Task description | From the material below, list every line containing "rigid".

####################

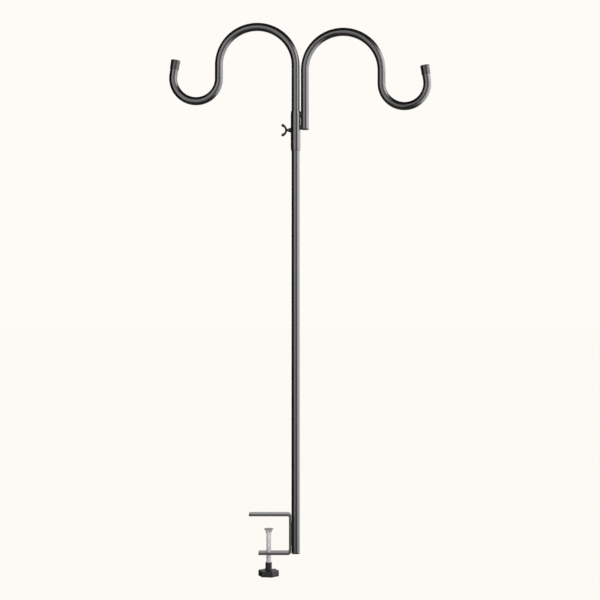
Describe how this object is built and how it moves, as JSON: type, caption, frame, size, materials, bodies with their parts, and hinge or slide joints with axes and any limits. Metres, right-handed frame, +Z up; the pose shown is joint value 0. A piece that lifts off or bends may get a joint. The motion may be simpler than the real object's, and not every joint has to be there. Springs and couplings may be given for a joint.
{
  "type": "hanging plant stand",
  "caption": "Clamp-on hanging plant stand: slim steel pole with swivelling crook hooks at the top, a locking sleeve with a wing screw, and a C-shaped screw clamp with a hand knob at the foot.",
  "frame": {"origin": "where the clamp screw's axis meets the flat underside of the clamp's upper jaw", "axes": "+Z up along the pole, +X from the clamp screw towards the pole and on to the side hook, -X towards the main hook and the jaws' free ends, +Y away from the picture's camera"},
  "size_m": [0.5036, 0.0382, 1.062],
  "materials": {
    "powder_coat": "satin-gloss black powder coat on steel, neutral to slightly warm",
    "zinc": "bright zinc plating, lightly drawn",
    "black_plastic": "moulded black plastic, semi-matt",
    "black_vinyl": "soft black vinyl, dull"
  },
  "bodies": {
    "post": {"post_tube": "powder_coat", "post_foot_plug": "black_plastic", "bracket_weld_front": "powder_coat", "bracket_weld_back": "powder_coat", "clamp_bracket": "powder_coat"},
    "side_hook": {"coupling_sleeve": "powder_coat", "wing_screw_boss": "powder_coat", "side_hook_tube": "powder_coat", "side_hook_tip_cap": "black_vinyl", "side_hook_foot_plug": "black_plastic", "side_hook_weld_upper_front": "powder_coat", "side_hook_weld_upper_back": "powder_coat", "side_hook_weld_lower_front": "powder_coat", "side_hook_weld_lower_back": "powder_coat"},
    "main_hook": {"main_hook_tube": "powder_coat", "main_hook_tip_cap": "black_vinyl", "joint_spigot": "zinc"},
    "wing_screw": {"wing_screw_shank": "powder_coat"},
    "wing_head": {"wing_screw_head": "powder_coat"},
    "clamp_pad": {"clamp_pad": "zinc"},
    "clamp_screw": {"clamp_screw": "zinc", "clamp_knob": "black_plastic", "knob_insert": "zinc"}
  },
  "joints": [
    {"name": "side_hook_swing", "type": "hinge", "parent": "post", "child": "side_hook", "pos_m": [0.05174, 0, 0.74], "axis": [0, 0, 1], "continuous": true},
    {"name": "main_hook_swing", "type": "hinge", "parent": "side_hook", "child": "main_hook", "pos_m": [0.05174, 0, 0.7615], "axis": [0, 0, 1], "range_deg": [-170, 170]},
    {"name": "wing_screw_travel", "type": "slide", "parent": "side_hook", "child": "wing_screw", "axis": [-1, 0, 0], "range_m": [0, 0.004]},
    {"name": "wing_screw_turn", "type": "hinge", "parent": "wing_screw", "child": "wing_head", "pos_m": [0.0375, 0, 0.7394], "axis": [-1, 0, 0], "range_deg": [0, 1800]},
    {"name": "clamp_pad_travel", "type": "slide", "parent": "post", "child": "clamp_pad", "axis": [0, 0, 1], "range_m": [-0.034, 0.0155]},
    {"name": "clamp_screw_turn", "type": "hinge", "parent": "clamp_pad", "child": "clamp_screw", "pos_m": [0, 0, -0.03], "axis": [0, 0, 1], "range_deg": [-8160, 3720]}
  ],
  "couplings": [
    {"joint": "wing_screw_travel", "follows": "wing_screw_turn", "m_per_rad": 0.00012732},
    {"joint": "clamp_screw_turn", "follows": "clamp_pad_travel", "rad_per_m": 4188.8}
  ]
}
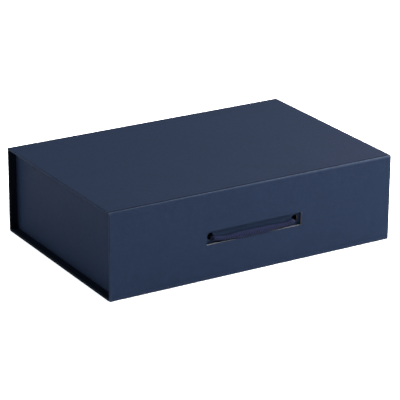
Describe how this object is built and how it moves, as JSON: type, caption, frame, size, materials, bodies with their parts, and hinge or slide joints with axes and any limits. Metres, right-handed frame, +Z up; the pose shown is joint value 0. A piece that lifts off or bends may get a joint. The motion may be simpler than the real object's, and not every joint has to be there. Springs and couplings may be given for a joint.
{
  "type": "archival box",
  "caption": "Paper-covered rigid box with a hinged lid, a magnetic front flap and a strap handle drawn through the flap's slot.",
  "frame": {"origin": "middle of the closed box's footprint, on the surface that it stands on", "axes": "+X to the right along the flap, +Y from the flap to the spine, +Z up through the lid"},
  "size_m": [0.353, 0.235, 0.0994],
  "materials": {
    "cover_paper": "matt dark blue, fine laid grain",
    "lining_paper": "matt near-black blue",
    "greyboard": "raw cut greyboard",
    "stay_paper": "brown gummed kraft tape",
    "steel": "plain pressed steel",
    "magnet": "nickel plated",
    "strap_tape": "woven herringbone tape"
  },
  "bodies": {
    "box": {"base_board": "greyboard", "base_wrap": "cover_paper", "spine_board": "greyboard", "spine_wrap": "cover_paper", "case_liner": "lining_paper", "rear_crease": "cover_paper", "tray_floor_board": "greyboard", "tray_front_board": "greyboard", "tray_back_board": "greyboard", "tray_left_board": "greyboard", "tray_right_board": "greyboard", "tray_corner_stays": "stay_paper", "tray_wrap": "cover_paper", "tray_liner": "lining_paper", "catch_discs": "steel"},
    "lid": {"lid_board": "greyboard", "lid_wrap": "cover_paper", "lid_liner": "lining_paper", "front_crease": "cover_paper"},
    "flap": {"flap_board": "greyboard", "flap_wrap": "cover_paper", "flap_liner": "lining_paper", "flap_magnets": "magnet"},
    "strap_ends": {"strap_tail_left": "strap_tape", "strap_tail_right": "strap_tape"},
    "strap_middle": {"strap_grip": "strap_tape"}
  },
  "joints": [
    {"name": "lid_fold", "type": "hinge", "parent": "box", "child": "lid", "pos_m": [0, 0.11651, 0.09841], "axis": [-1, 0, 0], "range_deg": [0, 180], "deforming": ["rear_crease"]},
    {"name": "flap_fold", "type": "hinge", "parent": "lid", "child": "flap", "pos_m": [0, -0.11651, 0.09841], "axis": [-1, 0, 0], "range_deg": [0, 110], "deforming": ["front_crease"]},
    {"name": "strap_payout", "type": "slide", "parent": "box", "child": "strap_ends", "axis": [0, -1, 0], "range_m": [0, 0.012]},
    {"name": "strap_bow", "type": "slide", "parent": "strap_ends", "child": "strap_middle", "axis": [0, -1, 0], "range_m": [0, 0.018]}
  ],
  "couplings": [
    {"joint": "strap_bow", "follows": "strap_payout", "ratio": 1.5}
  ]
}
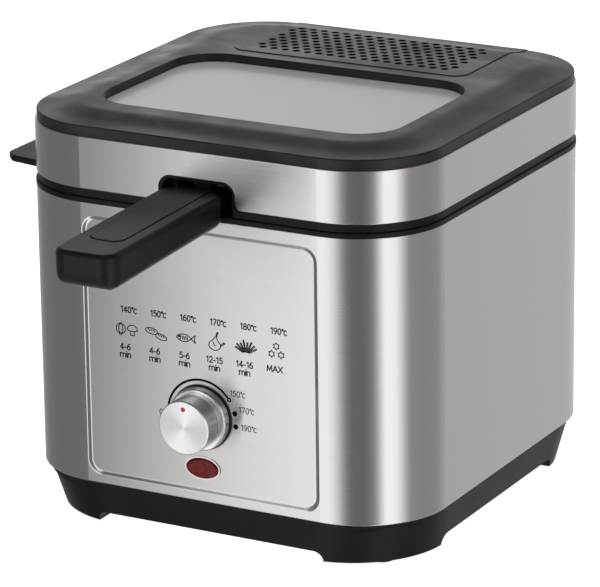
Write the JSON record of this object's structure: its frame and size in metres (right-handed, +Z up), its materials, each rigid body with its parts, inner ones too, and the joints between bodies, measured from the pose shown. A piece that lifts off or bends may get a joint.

####################

Solution to this exercise |
  "caption": "Paper-covered rigid box with a hinged lid, a magnetic front flap and a strap handle drawn through the flap's slot.",
Write the JSON record of this object's structure: its frame and size in metres (right-handed, +Z up), its materials, each rigid body with its parts, inner ones too, and the joints between bodies, measured from the pose shown. A piece that lifts off or bends may get a joint.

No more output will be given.